▶ _STORED DATA_
◆ ◆ ◆

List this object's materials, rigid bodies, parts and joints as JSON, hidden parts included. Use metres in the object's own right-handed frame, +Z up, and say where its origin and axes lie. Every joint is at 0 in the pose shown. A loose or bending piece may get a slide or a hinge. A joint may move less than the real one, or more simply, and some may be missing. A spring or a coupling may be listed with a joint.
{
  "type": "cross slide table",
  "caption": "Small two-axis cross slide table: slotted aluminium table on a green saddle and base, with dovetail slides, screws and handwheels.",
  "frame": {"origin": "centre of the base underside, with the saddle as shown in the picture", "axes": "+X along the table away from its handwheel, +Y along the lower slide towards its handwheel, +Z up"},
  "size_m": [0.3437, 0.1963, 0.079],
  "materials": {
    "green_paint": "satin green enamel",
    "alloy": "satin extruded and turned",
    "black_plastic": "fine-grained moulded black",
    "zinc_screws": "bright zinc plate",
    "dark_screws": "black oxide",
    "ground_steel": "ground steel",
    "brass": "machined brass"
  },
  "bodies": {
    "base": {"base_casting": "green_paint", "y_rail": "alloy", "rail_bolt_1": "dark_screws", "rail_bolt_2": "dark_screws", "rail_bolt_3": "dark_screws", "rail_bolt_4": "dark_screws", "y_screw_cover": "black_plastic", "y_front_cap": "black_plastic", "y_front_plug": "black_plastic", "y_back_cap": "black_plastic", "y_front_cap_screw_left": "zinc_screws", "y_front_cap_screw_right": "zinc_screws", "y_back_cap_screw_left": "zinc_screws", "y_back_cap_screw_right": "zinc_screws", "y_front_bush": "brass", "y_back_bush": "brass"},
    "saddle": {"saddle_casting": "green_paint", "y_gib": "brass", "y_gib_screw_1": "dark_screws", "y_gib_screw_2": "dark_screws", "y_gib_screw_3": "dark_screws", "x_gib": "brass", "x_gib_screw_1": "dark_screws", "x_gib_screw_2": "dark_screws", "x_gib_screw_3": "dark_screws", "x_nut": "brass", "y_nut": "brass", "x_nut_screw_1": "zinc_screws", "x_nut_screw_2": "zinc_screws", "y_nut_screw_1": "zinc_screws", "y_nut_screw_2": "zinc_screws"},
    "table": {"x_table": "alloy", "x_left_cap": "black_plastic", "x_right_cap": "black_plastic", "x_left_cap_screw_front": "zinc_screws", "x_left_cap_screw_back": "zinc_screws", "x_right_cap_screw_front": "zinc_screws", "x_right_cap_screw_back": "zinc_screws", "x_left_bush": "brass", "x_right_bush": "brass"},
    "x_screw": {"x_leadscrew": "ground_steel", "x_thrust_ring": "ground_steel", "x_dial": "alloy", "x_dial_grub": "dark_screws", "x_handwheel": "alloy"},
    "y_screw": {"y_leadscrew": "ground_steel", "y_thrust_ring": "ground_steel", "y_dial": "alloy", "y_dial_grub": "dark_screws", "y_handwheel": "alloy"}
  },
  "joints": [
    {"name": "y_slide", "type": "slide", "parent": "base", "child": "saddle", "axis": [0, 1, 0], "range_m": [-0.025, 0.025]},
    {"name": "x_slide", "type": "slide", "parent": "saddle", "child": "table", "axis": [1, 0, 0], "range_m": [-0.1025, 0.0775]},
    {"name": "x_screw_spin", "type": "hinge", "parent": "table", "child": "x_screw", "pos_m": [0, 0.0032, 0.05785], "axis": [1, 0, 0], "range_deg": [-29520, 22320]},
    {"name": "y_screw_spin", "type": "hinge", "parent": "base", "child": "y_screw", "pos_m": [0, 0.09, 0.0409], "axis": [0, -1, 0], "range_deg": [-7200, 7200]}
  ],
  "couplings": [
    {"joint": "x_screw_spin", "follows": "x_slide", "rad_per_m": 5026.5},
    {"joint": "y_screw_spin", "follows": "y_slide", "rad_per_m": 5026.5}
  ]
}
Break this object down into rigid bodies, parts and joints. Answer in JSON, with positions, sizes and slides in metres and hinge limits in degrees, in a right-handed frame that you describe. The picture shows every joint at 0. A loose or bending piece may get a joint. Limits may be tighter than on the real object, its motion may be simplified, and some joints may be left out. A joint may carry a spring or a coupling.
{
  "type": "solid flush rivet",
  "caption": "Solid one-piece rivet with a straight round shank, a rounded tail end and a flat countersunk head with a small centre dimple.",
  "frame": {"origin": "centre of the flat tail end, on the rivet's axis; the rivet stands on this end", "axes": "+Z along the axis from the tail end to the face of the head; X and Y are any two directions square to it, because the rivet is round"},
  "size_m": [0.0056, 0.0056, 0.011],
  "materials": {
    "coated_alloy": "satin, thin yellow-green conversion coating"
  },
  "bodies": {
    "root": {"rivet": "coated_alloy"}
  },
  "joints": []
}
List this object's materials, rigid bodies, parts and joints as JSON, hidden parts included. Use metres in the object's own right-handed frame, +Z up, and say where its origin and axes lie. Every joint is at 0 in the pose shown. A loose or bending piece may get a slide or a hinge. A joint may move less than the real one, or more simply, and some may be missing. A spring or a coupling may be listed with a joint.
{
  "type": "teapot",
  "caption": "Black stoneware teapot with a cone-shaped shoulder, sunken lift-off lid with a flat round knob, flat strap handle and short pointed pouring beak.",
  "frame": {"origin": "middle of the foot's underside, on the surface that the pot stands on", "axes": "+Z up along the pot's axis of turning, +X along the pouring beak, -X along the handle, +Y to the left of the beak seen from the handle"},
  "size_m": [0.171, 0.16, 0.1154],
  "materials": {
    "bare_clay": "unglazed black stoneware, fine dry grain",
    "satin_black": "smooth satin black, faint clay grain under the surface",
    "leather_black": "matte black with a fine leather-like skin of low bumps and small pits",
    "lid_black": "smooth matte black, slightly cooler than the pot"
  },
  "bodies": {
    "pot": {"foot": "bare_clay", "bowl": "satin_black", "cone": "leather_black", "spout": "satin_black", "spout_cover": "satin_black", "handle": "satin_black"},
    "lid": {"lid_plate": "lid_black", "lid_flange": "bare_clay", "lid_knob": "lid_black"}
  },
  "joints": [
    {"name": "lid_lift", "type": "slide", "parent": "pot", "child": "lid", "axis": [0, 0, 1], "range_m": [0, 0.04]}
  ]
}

◆ ◆ ◆

▶ _SET EXERCISE_
Say, as a single number and nothing more, how many lines of the entries contain the word "slides".

▶ _RESPONSE_
2